--- Start Supplied material ---
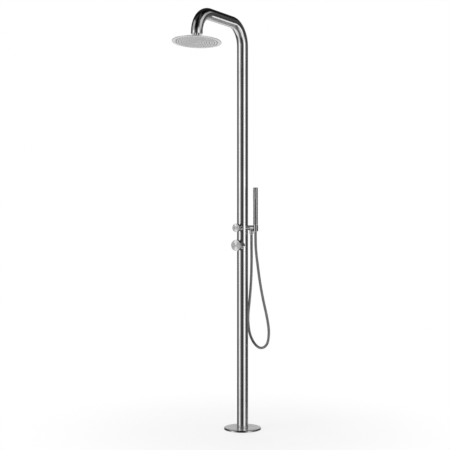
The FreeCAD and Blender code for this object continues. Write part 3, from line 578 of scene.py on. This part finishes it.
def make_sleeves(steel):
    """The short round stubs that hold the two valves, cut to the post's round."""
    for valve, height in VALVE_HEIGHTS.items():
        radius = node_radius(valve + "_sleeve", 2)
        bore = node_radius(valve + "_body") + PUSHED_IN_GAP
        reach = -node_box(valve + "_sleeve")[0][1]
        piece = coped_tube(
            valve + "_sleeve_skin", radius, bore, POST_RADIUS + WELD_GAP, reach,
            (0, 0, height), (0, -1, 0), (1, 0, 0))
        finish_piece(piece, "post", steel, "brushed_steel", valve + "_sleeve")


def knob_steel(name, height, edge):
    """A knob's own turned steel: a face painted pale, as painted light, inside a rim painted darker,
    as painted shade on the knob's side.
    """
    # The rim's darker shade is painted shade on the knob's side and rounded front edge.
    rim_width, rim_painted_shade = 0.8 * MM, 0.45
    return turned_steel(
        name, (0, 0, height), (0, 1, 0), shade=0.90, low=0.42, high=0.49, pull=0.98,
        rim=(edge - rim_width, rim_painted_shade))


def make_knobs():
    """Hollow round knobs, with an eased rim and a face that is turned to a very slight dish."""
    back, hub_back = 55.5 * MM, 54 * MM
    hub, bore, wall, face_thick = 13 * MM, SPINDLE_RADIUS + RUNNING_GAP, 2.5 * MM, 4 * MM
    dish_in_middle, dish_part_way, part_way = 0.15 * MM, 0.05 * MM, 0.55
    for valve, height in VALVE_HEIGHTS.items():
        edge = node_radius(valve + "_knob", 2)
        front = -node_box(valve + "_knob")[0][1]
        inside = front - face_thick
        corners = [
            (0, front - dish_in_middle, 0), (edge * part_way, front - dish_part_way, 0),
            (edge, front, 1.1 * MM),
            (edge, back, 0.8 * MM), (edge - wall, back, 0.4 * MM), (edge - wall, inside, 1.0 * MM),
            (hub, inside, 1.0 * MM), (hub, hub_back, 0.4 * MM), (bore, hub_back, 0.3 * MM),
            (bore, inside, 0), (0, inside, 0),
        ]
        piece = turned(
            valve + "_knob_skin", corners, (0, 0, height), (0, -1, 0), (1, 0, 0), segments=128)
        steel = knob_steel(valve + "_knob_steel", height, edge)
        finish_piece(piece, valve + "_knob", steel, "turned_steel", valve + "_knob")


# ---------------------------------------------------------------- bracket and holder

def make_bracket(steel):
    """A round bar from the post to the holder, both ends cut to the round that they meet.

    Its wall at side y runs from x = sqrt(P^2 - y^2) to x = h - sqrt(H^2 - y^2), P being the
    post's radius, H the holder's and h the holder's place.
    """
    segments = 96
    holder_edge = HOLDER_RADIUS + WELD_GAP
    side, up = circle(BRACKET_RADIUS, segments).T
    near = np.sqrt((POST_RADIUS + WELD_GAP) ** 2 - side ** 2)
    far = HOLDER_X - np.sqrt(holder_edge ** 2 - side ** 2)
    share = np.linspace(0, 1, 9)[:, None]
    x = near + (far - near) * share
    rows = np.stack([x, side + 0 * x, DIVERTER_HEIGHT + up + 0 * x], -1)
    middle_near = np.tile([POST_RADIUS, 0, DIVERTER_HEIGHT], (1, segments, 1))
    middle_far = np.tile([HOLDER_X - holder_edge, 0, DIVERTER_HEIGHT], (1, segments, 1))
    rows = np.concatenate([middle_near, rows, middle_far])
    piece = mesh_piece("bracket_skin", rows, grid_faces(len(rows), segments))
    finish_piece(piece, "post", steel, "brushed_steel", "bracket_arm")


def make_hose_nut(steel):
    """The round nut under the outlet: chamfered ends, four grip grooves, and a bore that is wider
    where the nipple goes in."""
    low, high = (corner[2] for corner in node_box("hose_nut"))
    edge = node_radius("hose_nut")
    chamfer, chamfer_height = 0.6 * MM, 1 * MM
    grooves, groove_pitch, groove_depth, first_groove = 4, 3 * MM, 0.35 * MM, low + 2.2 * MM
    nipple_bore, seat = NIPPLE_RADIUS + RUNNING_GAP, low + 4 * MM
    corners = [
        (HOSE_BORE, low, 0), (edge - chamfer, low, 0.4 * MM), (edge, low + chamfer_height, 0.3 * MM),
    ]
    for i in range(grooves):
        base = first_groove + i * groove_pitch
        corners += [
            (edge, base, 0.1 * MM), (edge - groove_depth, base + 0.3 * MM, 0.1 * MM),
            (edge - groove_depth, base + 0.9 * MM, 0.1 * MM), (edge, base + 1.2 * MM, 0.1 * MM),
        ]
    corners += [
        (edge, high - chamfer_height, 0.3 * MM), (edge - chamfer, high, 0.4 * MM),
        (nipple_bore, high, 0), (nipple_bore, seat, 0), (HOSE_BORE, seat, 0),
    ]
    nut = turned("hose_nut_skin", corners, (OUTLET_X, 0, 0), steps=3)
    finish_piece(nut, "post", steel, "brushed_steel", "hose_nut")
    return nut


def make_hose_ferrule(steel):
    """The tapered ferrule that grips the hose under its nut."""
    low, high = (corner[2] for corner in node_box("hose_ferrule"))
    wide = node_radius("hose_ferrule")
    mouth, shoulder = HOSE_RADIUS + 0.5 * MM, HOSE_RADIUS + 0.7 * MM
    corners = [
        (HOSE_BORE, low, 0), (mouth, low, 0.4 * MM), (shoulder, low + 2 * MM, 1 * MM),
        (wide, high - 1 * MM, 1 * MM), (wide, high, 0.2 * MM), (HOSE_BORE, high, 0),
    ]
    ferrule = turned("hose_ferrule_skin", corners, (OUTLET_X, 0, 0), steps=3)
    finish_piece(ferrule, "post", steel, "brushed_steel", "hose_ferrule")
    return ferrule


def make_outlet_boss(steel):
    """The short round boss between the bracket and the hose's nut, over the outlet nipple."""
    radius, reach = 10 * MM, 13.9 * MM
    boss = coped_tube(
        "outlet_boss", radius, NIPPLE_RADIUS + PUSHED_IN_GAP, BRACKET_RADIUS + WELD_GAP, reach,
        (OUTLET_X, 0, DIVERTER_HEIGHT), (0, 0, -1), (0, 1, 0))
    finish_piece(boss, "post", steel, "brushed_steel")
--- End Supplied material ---
■ **Required task**
Output all of the data above without any alteration.

■ **Task answer**
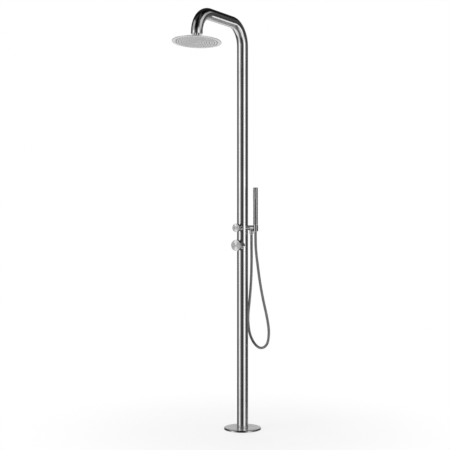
The FreeCAD and Blender code for this object continues. Write part 3, from line 578 of scene.py on. This part finishes it.
def make_sleeves(steel):
    """The short round stubs that hold the two valves, cut to the post's round."""
    for valve, height in VALVE_HEIGHTS.items():
        radius = node_radius(valve + "_sleeve", 2)
        bore = node_radius(valve + "_body") + PUSHED_IN_GAP
        reach = -node_box(valve + "_sleeve")[0][1]
        piece = coped_tube(
            valve + "_sleeve_skin", radius, bore, POST_RADIUS + WELD_GAP, reach,
            (0, 0, height), (0, -1, 0), (1, 0, 0))
        finish_piece(piece, "post", steel, "brushed_steel", valve + "_sleeve")


def knob_steel(name, height, edge):
    """A knob's own turned steel: a face painted pale, as painted light, inside a rim painted darker,
    as painted shade on the knob's side.
    """
    # The rim's darker shade is painted shade on the knob's side and rounded front edge.
    rim_width, rim_painted_shade = 0.8 * MM, 0.45
    return turned_steel(
        name, (0, 0, height), (0, 1, 0), shade=0.90, low=0.42, high=0.49, pull=0.98,
        rim=(edge - rim_width, rim_painted_shade))


def make_knobs():
    """Hollow round knobs, with an eased rim and a face that is turned to a very slight dish."""
    back, hub_back = 55.5 * MM, 54 * MM
    hub, bore, wall, face_thick = 13 * MM, SPINDLE_RADIUS + RUNNING_GAP, 2.5 * MM, 4 * MM
    dish_in_middle, dish_part_way, part_way = 0.15 * MM, 0.05 * MM, 0.55
    for valve, height in VALVE_HEIGHTS.items():
        edge = node_radius(valve + "_knob", 2)
        front = -node_box(valve + "_knob")[0][1]
        inside = front - face_thick
        corners = [
            (0, front - dish_in_middle, 0), (edge * part_way, front - dish_part_way, 0),
            (edge, front, 1.1 * MM),
            (edge, back, 0.8 * MM), (edge - wall, back, 0.4 * MM), (edge - wall, inside, 1.0 * MM),
            (hub, inside, 1.0 * MM), (hub, hub_back, 0.4 * MM), (bore, hub_back, 0.3 * MM),
            (bore, inside, 0), (0, inside, 0),
        ]
        piece = turned(
            valve + "_knob_skin", corners, (0, 0, height), (0, -1, 0), (1, 0, 0), segments=128)
        steel = knob_steel(valve + "_knob_steel", height, edge)
        finish_piece(piece, valve + "_knob", steel, "turned_steel", valve + "_knob")


# ---------------------------------------------------------------- bracket and holder

def make_bracket(steel):
    """A round bar from the post to the holder, both ends cut to the round that they meet.

    Its wall at side y runs from x = sqrt(P^2 - y^2) to x = h - sqrt(H^2 - y^2), P being the
    post's radius, H the holder's and h the holder's place.
    """
    segments = 96
    holder_edge = HOLDER_RADIUS + WELD_GAP
    side, up = circle(BRACKET_RADIUS, segments).T
    near = np.sqrt((POST_RADIUS + WELD_GAP) ** 2 - side ** 2)
    far = HOLDER_X - np.sqrt(holder_edge ** 2 - side ** 2)
    share = np.linspace(0, 1, 9)[:, None]
    x = near + (far - near) * share
    rows = np.stack([x, side + 0 * x, DIVERTER_HEIGHT + up + 0 * x], -1)
    middle_near = np.tile([POST_RADIUS, 0, DIVERTER_HEIGHT], (1, segments, 1))
    middle_far = np.tile([HOLDER_X - holder_edge, 0, DIVERTER_HEIGHT], (1, segments, 1))
    rows = np.concatenate([middle_near, rows, middle_far])
    piece = mesh_piece("bracket_skin", rows, grid_faces(len(rows), segments))
    finish_piece(piece, "post", steel, "brushed_steel", "bracket_arm")


def make_hose_nut(steel):
    """The round nut under the outlet: chamfered ends, four grip grooves, and a bore that is wider
    where the nipple goes in."""
    low, high = (corner[2] for corner in node_box("hose_nut"))
    edge = node_radius("hose_nut")
    chamfer, chamfer_height = 0.6 * MM, 1 * MM
    grooves, groove_pitch, groove_depth, first_groove = 4, 3 * MM, 0.35 * MM, low + 2.2 * MM
    nipple_bore, seat = NIPPLE_RADIUS + RUNNING_GAP, low + 4 * MM
    corners = [
        (HOSE_BORE, low, 0), (edge - chamfer, low, 0.4 * MM), (edge, low + chamfer_height, 0.3 * MM),
    ]
    for i in range(grooves):
        base = first_groove + i * groove_pitch
        corners += [
            (edge, base, 0.1 * MM), (edge - groove_depth, base + 0.3 * MM, 0.1 * MM),
            (edge - groove_depth, base + 0.9 * MM, 0.1 * MM), (edge, base + 1.2 * MM, 0.1 * MM),
        ]
    corners += [
        (edge, high - chamfer_height, 0.3 * MM), (edge - chamfer, high, 0.4 * MM),
        (nipple_bore, high, 0), (nipple_bore, seat, 0), (HOSE_BORE, seat, 0),
    ]
    nut = turned("hose_nut_skin", corners, (OUTLET_X, 0, 0), steps=3)
    finish_piece(nut, "post", steel, "brushed_steel", "hose_nut")
    return nut


def make_hose_ferrule(steel):
    """The tapered ferrule that grips the hose under its nut."""
    low, high = (corner[2] for corner in node_box("hose_ferrule"))
    wide = node_radius("hose_ferrule")
    mouth, shoulder = HOSE_RADIUS + 0.5 * MM, HOSE_RADIUS + 0.7 * MM
    corners = [
        (HOSE_BORE, low, 0), (mouth, low, 0.4 * MM), (shoulder, low + 2 * MM, 1 * MM),
        (wide, high - 1 * MM, 1 * MM), (wide, high, 0.2 * MM), (HOSE_BORE, high, 0),
    ]
    ferrule = turned("hose_ferrule_skin", corners, (OUTLET_X, 0, 0), steps=3)
    finish_piece(ferrule, "post", steel, "brushed_steel", "hose_ferrule")
    return ferrule


def make_outlet_boss(steel):
    """The short round boss between the bracket and the hose's nut, over the outlet nipple."""
    radius, reach = 10 * MM, 13.9 * MM
    boss = coped_tube(
        "outlet_boss", radius, NIPPLE_RADIUS + PUSHED_IN_GAP, BRACKET_RADIUS + WELD_GAP, reach,
        (OUTLET_X, 0, DIVERTER_HEIGHT), (0, 0, -1), (0, 1, 0))
    finish_piece(boss, "post", steel, "brushed_steel")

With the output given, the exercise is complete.